Within the data that follows, set down exactly the lines from the one containing "bpy.data.objects.remove(obj)" through the one containing "return math.copysign(abs(value) **", both ends included.

→ **Records for the exercise**

★ ★ ★ ★ ★ ★ ★

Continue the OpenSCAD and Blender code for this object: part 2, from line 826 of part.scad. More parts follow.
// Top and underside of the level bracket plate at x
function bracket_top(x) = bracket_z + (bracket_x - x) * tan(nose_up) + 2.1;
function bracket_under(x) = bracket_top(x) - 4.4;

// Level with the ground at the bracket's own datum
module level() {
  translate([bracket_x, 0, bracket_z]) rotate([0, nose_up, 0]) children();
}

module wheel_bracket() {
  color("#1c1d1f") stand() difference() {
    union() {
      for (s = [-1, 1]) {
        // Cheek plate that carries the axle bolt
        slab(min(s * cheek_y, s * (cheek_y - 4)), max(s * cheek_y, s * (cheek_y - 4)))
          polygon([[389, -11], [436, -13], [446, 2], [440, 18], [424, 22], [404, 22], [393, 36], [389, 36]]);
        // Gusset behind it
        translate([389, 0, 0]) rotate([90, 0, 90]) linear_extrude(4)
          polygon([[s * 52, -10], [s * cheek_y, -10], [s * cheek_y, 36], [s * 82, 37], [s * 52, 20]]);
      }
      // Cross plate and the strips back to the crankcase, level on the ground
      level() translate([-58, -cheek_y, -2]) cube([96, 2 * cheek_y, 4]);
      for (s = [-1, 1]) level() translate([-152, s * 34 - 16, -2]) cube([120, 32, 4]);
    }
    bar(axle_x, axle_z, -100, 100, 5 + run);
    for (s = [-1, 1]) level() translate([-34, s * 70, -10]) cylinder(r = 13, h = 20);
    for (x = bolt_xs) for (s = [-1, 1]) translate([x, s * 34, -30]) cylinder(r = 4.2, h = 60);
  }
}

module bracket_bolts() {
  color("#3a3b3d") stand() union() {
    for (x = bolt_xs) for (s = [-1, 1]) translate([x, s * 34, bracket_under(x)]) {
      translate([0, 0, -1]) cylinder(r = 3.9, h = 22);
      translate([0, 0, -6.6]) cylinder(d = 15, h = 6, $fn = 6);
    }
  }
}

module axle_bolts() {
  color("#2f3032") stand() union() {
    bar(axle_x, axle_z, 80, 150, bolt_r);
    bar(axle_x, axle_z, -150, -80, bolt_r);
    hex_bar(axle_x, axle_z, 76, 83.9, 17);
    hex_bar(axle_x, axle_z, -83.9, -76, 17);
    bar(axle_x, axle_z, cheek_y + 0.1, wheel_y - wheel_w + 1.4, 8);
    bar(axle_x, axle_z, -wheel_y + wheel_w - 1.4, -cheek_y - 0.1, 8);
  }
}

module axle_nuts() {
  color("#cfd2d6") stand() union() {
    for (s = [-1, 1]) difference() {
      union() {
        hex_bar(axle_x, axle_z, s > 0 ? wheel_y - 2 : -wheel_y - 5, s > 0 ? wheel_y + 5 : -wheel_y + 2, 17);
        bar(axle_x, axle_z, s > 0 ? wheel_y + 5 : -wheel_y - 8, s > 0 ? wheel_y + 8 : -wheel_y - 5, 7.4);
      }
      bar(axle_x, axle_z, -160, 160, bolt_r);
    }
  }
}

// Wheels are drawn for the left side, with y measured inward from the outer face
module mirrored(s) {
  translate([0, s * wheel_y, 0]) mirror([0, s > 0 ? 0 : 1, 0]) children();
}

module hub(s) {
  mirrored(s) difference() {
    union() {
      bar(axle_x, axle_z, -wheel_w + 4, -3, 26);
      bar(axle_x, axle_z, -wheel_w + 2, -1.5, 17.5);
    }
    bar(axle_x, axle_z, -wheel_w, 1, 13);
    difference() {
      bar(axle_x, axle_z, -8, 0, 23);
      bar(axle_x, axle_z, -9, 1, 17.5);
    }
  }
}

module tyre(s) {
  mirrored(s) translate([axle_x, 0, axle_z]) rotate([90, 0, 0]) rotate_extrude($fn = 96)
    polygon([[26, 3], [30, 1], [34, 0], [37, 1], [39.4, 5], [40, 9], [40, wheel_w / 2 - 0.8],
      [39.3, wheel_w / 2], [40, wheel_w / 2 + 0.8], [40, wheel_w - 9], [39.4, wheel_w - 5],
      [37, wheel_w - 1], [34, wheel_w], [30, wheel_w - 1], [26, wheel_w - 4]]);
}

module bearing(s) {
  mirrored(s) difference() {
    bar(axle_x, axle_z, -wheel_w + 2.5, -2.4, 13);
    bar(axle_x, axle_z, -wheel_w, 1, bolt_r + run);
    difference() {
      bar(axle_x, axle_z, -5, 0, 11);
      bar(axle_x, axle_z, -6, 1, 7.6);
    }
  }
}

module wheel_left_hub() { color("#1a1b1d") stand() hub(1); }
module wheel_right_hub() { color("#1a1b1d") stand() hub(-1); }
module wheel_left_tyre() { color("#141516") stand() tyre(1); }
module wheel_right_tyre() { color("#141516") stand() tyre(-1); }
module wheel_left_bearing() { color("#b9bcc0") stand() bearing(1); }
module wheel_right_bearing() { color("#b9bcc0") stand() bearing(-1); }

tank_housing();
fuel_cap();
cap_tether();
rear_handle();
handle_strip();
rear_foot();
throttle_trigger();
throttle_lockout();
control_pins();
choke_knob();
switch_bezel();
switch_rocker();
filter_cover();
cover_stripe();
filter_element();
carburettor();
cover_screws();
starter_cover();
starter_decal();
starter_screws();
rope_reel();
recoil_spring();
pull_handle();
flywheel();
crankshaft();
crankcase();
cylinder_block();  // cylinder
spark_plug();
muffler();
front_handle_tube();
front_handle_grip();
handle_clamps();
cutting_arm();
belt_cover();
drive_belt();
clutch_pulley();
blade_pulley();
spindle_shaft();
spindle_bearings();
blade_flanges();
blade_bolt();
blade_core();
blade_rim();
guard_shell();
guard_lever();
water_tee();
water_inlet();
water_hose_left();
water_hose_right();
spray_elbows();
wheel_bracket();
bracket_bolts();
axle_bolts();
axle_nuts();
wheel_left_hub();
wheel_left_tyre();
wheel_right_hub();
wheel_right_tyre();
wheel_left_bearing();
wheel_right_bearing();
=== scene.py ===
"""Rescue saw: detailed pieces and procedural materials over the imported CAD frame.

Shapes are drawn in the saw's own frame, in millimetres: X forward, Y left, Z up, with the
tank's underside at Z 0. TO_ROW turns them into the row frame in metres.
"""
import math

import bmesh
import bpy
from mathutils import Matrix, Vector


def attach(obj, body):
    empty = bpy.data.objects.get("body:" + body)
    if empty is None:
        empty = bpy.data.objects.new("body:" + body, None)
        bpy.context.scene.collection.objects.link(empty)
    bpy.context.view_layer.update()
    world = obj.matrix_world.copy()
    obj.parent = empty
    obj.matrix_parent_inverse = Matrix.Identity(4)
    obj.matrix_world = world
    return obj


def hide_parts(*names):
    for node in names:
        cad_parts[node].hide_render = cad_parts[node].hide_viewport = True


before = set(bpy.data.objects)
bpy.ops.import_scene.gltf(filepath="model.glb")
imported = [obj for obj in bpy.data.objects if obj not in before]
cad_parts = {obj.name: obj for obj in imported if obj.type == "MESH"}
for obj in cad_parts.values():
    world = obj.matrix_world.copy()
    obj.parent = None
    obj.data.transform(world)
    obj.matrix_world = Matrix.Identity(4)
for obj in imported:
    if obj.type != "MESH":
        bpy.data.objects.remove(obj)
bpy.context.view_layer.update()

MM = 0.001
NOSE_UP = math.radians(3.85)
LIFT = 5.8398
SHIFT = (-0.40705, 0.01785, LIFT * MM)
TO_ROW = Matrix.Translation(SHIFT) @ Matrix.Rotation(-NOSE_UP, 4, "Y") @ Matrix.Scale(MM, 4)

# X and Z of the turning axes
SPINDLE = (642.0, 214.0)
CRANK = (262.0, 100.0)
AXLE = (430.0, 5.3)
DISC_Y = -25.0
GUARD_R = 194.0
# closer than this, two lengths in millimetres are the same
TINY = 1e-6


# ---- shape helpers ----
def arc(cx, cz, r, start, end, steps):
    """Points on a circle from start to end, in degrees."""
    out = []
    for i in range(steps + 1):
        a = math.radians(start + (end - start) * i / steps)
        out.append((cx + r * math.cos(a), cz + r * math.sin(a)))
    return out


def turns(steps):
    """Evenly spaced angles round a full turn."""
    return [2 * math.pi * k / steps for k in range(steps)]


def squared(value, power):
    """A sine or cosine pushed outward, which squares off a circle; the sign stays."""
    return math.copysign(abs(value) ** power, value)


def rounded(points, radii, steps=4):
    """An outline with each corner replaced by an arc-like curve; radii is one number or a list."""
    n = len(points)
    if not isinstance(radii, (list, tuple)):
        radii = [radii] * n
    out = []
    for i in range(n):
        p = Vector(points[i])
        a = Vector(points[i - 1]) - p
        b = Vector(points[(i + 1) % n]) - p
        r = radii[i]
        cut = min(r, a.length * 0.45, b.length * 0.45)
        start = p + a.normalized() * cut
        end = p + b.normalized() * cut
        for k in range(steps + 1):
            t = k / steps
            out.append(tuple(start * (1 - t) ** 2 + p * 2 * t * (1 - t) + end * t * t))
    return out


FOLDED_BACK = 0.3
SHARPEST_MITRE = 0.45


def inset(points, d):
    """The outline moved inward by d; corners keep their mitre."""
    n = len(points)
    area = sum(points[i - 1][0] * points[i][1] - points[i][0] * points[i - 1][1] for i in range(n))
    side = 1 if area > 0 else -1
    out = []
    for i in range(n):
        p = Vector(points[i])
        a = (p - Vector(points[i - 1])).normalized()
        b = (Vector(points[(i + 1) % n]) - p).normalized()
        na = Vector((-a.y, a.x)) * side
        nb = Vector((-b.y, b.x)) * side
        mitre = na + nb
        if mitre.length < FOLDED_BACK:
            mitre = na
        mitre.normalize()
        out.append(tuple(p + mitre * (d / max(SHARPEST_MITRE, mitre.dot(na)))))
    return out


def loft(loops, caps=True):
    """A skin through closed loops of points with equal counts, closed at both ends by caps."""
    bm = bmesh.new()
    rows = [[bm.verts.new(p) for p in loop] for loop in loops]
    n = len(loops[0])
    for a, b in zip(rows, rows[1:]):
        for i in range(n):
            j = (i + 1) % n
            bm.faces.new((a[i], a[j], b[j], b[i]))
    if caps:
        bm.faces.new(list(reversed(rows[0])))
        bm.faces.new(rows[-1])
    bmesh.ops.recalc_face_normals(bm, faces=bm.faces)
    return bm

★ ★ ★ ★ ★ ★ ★

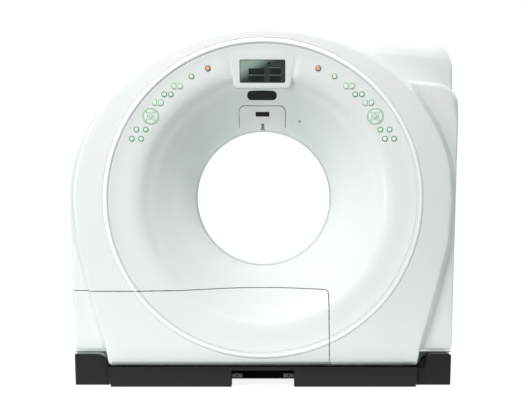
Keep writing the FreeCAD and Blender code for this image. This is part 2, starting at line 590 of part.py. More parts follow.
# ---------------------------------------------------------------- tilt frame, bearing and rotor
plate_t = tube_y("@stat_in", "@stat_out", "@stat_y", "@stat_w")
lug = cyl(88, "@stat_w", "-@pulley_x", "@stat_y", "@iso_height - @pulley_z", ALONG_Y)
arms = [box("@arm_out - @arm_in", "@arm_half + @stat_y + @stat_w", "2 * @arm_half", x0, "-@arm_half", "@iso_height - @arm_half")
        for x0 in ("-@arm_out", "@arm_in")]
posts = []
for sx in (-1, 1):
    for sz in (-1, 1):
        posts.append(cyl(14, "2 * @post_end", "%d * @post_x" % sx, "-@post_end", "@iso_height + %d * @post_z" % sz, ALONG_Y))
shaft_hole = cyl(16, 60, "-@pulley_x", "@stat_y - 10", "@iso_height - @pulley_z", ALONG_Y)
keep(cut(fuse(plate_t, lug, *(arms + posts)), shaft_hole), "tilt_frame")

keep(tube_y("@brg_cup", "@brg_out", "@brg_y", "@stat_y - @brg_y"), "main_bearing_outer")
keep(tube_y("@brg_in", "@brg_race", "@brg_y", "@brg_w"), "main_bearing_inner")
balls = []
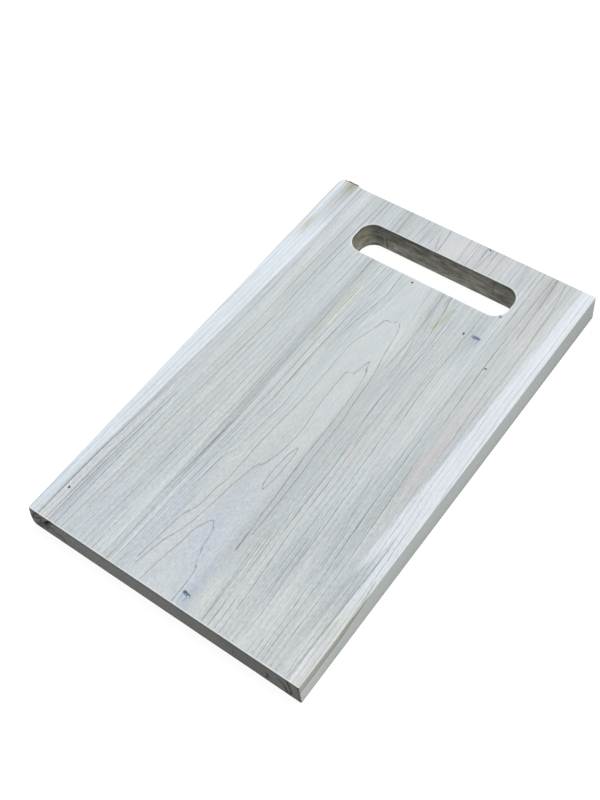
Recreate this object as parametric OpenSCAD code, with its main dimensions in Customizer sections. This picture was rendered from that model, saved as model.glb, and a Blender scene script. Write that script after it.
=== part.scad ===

★ ★ ★ ★ ★ ★ ★

→ **Exercise result**
        bpy.data.objects.remove(obj)
bpy.context.view_layer.update()

MM = 0.001
NOSE_UP = math.radians(3.85)
LIFT = 5.8398
SHIFT = (-0.40705, 0.01785, LIFT * MM)
TO_ROW = Matrix.Translation(SHIFT) @ Matrix.Rotation(-NOSE_UP, 4, "Y") @ Matrix.Scale(MM, 4)

# X and Z of the turning axes
SPINDLE = (642.0, 214.0)
CRANK = (262.0, 100.0)
AXLE = (430.0, 5.3)
DISC_Y = -25.0
GUARD_R = 194.0
# closer than this, two lengths in millimetres are the same
TINY = 1e-6


# ---- shape helpers ----
def arc(cx, cz, r, start, end, steps):
    """Points on a circle from start to end, in degrees."""
    out = []
    for i in range(steps + 1):
        a = math.radians(start + (end - start) * i / steps)
        out.append((cx + r * math.cos(a), cz + r * math.sin(a)))
    return out


def turns(steps):
    """Evenly spaced angles round a full turn."""
    return [2 * math.pi * k / steps for k in range(steps)]


def squared(value, power):
    """A sine or cosine pushed outward, which squares off a circle; the sign stays."""
    return math.copysign(abs(value) ** power, value)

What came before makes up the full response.